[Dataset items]

_ _ _ _ _ _ _

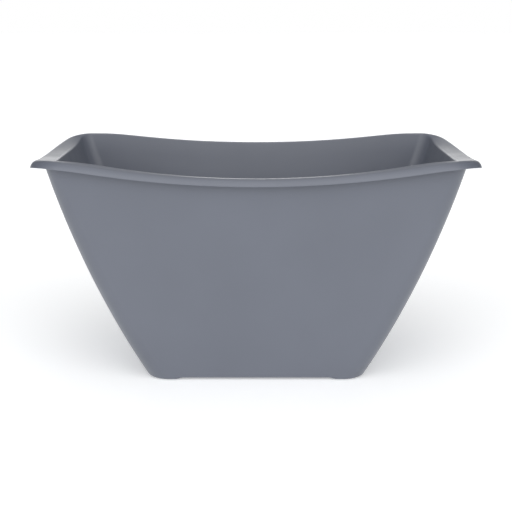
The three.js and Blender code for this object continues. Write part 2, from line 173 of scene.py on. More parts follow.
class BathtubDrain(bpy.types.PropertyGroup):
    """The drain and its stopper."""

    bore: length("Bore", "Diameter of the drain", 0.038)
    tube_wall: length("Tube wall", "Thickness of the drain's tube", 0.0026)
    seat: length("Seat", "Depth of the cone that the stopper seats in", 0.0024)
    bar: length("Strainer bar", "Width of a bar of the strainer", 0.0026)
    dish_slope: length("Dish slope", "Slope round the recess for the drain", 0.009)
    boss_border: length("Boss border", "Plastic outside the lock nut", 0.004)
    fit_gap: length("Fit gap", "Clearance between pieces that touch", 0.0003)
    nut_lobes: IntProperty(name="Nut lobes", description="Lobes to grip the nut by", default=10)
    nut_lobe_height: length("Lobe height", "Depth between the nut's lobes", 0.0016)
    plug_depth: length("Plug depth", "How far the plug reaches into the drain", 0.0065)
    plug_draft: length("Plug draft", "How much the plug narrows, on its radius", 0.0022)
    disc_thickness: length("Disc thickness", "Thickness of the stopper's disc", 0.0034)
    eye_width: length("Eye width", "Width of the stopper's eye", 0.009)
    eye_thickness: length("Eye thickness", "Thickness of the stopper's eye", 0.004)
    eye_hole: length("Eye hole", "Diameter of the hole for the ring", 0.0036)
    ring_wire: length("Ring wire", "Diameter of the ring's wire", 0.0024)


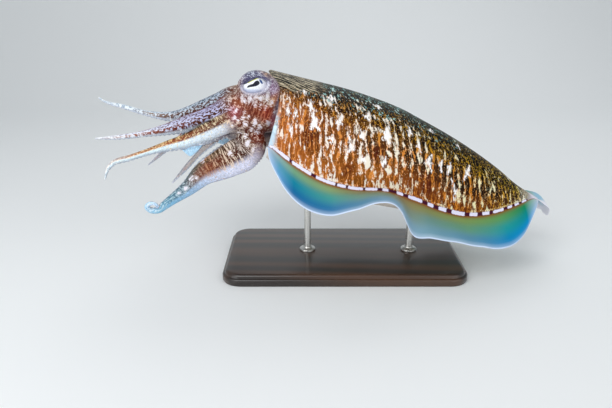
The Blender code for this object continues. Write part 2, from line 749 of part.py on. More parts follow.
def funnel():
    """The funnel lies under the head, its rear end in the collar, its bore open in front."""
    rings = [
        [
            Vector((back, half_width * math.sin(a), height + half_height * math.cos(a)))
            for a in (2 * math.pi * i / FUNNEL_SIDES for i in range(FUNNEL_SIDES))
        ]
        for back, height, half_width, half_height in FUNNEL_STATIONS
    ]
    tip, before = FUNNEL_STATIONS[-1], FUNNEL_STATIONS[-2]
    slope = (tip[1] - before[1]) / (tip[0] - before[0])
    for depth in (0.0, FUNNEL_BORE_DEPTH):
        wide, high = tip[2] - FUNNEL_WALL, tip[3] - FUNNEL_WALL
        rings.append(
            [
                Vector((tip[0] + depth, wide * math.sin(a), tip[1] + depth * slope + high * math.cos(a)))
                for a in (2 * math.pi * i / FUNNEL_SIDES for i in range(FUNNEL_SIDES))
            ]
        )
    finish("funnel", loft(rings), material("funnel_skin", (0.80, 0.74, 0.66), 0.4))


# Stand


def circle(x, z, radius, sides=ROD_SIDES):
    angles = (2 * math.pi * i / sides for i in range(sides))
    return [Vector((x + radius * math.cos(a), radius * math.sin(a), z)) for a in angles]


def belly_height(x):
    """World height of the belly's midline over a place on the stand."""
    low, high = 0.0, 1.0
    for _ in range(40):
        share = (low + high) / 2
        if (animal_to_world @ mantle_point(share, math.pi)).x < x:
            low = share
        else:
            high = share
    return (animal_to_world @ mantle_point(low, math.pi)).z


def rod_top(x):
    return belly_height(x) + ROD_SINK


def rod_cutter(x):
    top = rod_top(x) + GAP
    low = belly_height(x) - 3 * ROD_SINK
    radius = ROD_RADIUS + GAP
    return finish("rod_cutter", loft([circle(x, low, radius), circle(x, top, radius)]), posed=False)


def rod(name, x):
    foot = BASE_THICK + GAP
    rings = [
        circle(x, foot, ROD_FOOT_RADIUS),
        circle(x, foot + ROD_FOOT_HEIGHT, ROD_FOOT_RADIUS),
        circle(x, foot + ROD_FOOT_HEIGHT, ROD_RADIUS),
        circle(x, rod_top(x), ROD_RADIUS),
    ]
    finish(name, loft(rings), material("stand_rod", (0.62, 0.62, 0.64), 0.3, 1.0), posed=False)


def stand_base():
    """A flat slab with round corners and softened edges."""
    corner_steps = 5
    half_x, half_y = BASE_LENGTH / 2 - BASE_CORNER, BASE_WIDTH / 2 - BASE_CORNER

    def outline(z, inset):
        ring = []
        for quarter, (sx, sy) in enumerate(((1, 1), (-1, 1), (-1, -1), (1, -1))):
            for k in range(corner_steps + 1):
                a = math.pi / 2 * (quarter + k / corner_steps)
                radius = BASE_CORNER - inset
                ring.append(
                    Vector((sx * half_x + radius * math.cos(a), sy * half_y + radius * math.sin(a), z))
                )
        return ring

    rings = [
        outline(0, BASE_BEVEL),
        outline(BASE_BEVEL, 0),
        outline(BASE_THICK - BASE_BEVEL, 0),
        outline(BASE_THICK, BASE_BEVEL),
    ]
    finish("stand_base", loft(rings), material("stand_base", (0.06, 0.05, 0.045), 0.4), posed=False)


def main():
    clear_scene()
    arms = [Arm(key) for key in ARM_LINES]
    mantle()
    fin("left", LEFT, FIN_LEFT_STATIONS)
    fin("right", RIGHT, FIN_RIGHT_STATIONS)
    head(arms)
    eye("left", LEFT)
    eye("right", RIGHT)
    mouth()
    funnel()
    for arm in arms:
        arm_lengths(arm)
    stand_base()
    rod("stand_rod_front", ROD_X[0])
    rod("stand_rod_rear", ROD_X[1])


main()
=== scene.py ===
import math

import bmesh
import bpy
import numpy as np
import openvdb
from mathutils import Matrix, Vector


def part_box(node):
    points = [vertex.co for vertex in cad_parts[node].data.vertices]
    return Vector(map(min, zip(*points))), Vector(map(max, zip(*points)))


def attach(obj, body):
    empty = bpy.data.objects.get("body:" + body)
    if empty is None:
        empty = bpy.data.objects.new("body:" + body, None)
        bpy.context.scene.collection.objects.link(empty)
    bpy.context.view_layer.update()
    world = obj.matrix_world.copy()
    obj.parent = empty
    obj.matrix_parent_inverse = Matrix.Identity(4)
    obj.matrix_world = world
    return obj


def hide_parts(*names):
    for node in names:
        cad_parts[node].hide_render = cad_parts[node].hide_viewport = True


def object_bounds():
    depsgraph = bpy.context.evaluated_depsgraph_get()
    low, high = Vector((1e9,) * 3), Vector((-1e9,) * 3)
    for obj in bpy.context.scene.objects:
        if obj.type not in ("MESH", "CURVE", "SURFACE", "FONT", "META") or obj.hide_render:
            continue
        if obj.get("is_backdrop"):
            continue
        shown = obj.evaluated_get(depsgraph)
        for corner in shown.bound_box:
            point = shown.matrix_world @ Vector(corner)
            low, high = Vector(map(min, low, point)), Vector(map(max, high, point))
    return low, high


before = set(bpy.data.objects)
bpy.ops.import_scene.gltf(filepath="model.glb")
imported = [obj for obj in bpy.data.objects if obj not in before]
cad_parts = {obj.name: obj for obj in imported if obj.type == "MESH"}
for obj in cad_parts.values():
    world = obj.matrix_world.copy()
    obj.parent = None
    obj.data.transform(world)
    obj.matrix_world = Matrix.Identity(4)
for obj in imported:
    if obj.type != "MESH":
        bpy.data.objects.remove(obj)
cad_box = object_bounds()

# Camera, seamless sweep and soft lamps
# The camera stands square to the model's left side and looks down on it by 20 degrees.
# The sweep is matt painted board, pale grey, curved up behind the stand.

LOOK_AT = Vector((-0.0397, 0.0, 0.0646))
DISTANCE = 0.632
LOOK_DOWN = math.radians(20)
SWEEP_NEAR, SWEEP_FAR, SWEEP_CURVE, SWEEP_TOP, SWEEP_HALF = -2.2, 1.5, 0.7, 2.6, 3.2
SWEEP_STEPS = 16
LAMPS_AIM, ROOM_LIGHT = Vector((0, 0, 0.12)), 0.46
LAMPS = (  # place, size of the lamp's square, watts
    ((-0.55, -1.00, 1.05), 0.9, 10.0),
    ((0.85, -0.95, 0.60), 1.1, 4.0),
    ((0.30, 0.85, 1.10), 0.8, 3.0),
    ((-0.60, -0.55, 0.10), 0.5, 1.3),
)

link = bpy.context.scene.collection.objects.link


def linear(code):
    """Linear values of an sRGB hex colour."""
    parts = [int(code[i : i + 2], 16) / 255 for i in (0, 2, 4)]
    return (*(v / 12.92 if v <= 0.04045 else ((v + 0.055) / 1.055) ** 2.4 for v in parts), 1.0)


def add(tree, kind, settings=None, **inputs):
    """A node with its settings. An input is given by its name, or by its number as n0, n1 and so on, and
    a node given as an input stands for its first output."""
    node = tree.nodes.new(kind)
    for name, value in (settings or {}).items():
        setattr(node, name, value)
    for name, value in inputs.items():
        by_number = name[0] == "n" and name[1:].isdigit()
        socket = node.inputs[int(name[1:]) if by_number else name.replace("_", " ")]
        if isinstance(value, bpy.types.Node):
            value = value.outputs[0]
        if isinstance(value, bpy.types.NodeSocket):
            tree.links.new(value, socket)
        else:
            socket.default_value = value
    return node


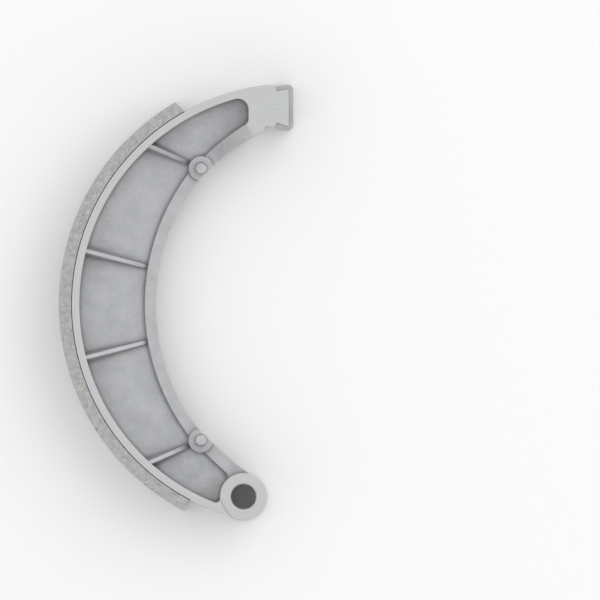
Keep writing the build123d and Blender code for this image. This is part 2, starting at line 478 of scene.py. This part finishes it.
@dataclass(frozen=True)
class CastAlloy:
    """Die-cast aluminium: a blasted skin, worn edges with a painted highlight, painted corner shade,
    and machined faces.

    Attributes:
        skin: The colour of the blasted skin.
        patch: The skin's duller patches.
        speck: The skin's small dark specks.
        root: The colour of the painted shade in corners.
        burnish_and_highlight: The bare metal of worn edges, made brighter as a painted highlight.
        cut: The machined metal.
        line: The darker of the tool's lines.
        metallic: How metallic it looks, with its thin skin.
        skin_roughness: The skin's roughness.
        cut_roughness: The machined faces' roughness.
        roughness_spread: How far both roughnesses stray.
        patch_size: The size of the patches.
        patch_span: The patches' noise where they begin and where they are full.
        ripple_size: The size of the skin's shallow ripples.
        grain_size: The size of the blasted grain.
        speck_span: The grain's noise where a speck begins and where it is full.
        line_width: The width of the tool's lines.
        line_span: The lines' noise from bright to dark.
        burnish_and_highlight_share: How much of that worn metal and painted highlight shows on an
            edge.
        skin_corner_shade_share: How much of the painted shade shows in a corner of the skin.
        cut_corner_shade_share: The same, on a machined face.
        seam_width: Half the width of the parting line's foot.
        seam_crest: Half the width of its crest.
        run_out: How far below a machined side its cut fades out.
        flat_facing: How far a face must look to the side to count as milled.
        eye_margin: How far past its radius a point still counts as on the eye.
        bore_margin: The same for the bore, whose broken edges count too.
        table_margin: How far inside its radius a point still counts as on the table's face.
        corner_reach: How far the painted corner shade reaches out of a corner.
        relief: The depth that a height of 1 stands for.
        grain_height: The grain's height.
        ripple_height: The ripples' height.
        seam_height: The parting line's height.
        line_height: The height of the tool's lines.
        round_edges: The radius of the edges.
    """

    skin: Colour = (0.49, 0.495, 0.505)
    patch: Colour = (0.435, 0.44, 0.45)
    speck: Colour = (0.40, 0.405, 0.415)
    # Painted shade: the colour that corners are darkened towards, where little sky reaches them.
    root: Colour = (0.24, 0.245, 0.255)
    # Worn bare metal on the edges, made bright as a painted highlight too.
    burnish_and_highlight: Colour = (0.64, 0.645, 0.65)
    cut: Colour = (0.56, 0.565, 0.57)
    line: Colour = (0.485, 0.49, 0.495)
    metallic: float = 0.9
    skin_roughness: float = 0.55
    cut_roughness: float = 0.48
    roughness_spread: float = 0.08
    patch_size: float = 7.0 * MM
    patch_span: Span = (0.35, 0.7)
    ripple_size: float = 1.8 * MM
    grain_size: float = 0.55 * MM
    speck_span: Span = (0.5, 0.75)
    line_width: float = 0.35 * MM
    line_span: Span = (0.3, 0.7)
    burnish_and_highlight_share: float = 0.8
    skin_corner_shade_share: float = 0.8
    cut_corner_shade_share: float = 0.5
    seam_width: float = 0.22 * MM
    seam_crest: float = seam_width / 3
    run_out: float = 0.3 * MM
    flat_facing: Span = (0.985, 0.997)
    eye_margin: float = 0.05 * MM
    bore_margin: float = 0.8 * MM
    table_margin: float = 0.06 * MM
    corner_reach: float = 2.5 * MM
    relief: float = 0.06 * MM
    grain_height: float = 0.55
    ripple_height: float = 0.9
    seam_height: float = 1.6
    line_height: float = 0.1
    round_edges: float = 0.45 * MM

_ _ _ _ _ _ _

▶ _WHAT THE TASK ASKS_
Above are the records. Print exactly, and only, the lines from the line with "arms = [Arm(key) for key in ARM_LINES]" to the line with "points = [vertex.co", both inclusive.

▶ _FULL ANSWER_
    arms = [Arm(key) for key in ARM_LINES]
    mantle()
    fin("left", LEFT, FIN_LEFT_STATIONS)
    fin("right", RIGHT, FIN_RIGHT_STATIONS)
    head(arms)
    eye("left", LEFT)
    eye("right", RIGHT)
    mouth()
    funnel()
    for arm in arms:
        arm_lengths(arm)
    stand_base()
    rod("stand_rod_front", ROD_X[0])
    rod("stand_rod_rear", ROD_X[1])


main()
=== scene.py ===
import math

import bmesh
import bpy
import numpy as np
import openvdb
from mathutils import Matrix, Vector


def part_box(node):
    points = [vertex.co for vertex in cad_parts[node].data.vertices]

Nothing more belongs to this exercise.